Je veux aussi redonner toute sa valeur à la filière d’Arts. Elle ne doit plus être considérée comme un choix de repli, mais comme une voie exigeante, riche, et profondément utile à la société. Les disciplines artistiques forment des penseurs sensibles, capables d’analyser le monde, de poser les bonnes questions, et de proposer des réponses nuancées. Dans une époque marquée par le bruit, la vitesse et les extrêmes, les Arts offrent un espace pour comprendre, relier, et humaniser. Ce n’est pas une fuite du réel, mais un retour à l’essentiel.

Ce témoignage est un hommage à toutes les mains tendues, visibles ou invisibles. Celles de la NEF, de mes enseignants, de mon collège, et de ma famille.
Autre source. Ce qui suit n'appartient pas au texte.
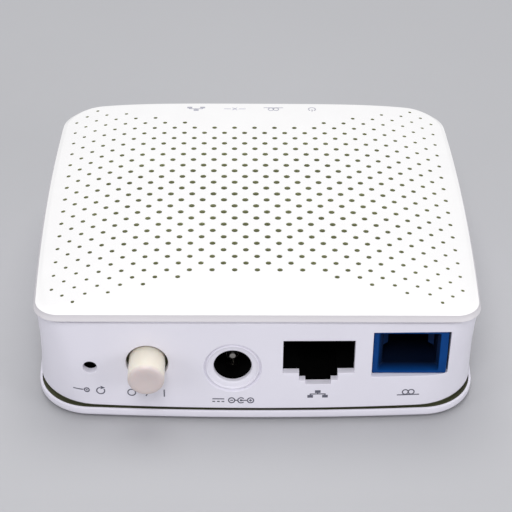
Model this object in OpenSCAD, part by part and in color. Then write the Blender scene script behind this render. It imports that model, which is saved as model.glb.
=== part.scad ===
// Optical network terminal: a small three-part enclosure with its board, ports and controls.
// Millimetres. +Z is up, the port panel faces -Y, and Z = 0 is the surface it stands on.

/* [Enclosure] */
// Width of the base, the widest part
case_w = 76.4; // [74:0.2:80]
// Depth of the base
case_d = 67.4; // [66:0.2:72]
// Height from the table to the highest point of the cover
case_h = 24.6; // [24:0.2:27]
// How far the body draws in from its foot to its top, on each side
draft = 1; // [0.4:0.1:1.4]
// Plan radius of the corners at the foot
foot_corner = 10; // [8:0.5:12]
// Plan radius of the two back corners at the top
top_corner = 6.5; // [5:0.5:8]
// Plan radius of the two front corners at the top, beside the port panel
front_corner = 4.2; // [4:0.1:6]
// How far the middle of each side stands out past its ends
bow = 0.5; // [0.2:0.1:0.8]
// Thickness of the moulded walls
wall = 1.3; // [1.1:0.1:1.5]
// Thickness of the cover's top
cover_t = 0.9; // [0.8:0.1:1.3]

/* [Vent holes] */
// Step of the staggered vent pattern, across and along
vent_pitch = 1.9; // [1.8:0.05:1.9]
// Diameter of the vent holes at the middle of the cover
vent_middle_d = 1.1; // [0.7:0.05:1.2]
// Diameter of the vent holes at the edge of the pattern
vent_edge_d = 0.6; // [0.4:0.05:0.8]

/* [Ports] */
// Width of the network plug opening
lan_w = 12; // [11.7:0.1:12.2]
// Place of the network port from the middle line
lan_x = 10.3; // [10:0.1:10.6]
// Place of the optical port from the middle line
optic_x = 25.7; // [25.5:0.1:25.8]
// Place of the power inlet from the middle line
dc_x = -4.1; // [-4.3:0.1:-3.9]
// Diameter of the centre pin of the power inlet
dc_pin_d = 2.1; // [1.7:0.1:2.5]

/* [Controls] */
// Place of the power button from the middle line
button_x = -18.4; // [-18.6:0.1:-18.2]
// Diameter of the power button
button_d = 6.1; // [5.6:0.1:6.4]
// How far the power button stands out of the panel when off
button_out = 4.6; // [3.6:0.1:5]
// Full travel of the power button
button_travel = 2.5; // [1.5:0.1:2.6]
// Place of the reset pinhole from the middle line
reset_x = -28; // [-28.2:0.1:-27.8]
// Diameter of the reset pinhole
reset_hole_d = 2.4; // [1.6:0.1:2.8]

/* [Hidden] */

// Heights of the enclosure's joints, from the table up
foot_h = 0.8;                        // feet stand this far below the base
rim_h = 1.7;                         // visible edge of the base
shadow_gap = 0.5;                    // between base and body
cover_h = 3.4;                       // cover, lip and crown together
base_top = foot_h + rim_h;
body_bottom = base_top + shadow_gap;
body_top = case_h - cover_h;
ledge_inset = 1.2;                   // the base steps in this far at the shadow gap

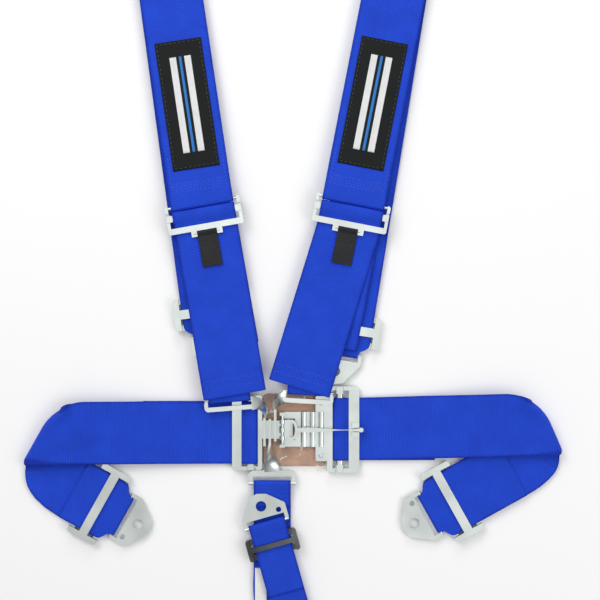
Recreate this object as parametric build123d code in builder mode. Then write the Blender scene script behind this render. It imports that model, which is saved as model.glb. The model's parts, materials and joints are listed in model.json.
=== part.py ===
from build123d import *
from math import atan2, cos, degrees, hypot, pi, radians, sin
import os

os.makedirs("parts", exist_ok=True)

# A five-point latch-and-link racing harness, laid face up on a flat surface.
# Millimetres, +Z up, +Y towards the shoulder belts, origin on the surface under the buckle pad.

# ---- driving dimensions -------------------------------------------------------------------
WEB_W = 76.2            # three-inch lap and shoulder webbing
LOOP_W = 50.8           # two-inch webbing, and three-inch webbing pinched into a bracket
CROTCH_W = 45.0
WEB_T = 1.8
PLATE_T = 3.0
CLEAR = 0.3             # webbing to metal
BOLT_R = 6.35           # anchor bolt hole radius
SMALL_R = 3.25          # locating hole radius beside it

# rounded rim that a webbing loop wraps
RIM_R = 1.8
RIM_LOOP_R = RIM_R + CLEAR + WEB_T / 2

# locking-bar adjuster, in its own frame: X towards the free webbing, Z up, origin at the bar
BAR_T = 5.0
BAR_W = 8.0
BAR_X = -1.5
BAR_TRAVEL = 2.2
BAR_TAB_MAX, BAR_TAB_GAP = 9.0, 0.65    # longest end tab, and its gap to the webbing
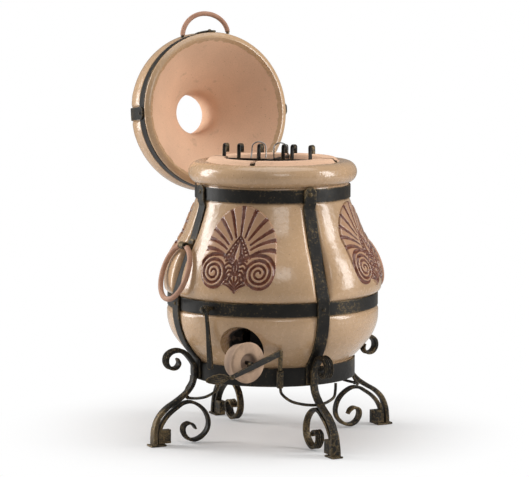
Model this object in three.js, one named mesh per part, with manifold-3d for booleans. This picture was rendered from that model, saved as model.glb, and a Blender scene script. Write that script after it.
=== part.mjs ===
// A clay tandoor oven: a glazed pot in a riveted wrought-iron cage on four scrolled legs, with a
// hinged clay lid, wrapped ring handles, a swinging clay plug for the air inlet, its latch,
// a fire grate and a skewer hanger in the mouth. Millimetres, +Z up, front strap towards -Y,
// lid hinge towards +Y. The pot's axis is x = 0, y = 0 until the last lines, which centre the
// whole oven on its own bounding box.
import * as THREE from 'three';
import { mergeVertices } from 'three/addons/utils/BufferGeometryUtils.js';
import Module from 'manifold-3d';

const wasm = await Module();
wasm.setup();

const { PI, abs, asin, cos, hypot, max, min, round, sign, sin, sqrt } = Math;
const degrees = PI / 180;
const quarter = PI / 2;

// ---------------------------------------------------------------- driving dimensions
const gap = 0.3; // between pieces that touch
const flatThick = 4; // flat bar of the bands
const strapThick = 5;
const strapWidth = 30;
const rivetRadius = 5;

const lowerBand = { radius: 182, low: 142, high: 184 }; // inner radius and edges of each band
const midBand = { radius: 233.3, low: 302, high: 332 };
const topBand = { radius: 171, low: 543, high: 573 };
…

Il est aussi une invitation à regarder autrement la jeunesse de ce pays. Une jeunesse qui ne demande pas la pitié, mais l’opportunité. Une jeunesse blessée parfois, mais vivante, et capable, si on lui donne les moyens, de soulever des montagnes. Car l’avenir de Maurice ne se construira pas uniquement avec des politiques et des chiffres. Il se construira avec foi. La foi dans la capacité d’un enfant à apprendre. La foi dans la force de l’éducation. Et surtout, la foi dans l’idée que personne ne mérite d’être laissé de côté.

Je ne suis pas une exception. Je suis le résultat d’un effort collectif. Et ce que j’ai vécu peut devenir la norme, si nous choisissons tous ensemble de ne laisser personne derrière. L’avenir de Maurice pourrait être réécrite seulement si le potentiel de la jeunesse est libéré.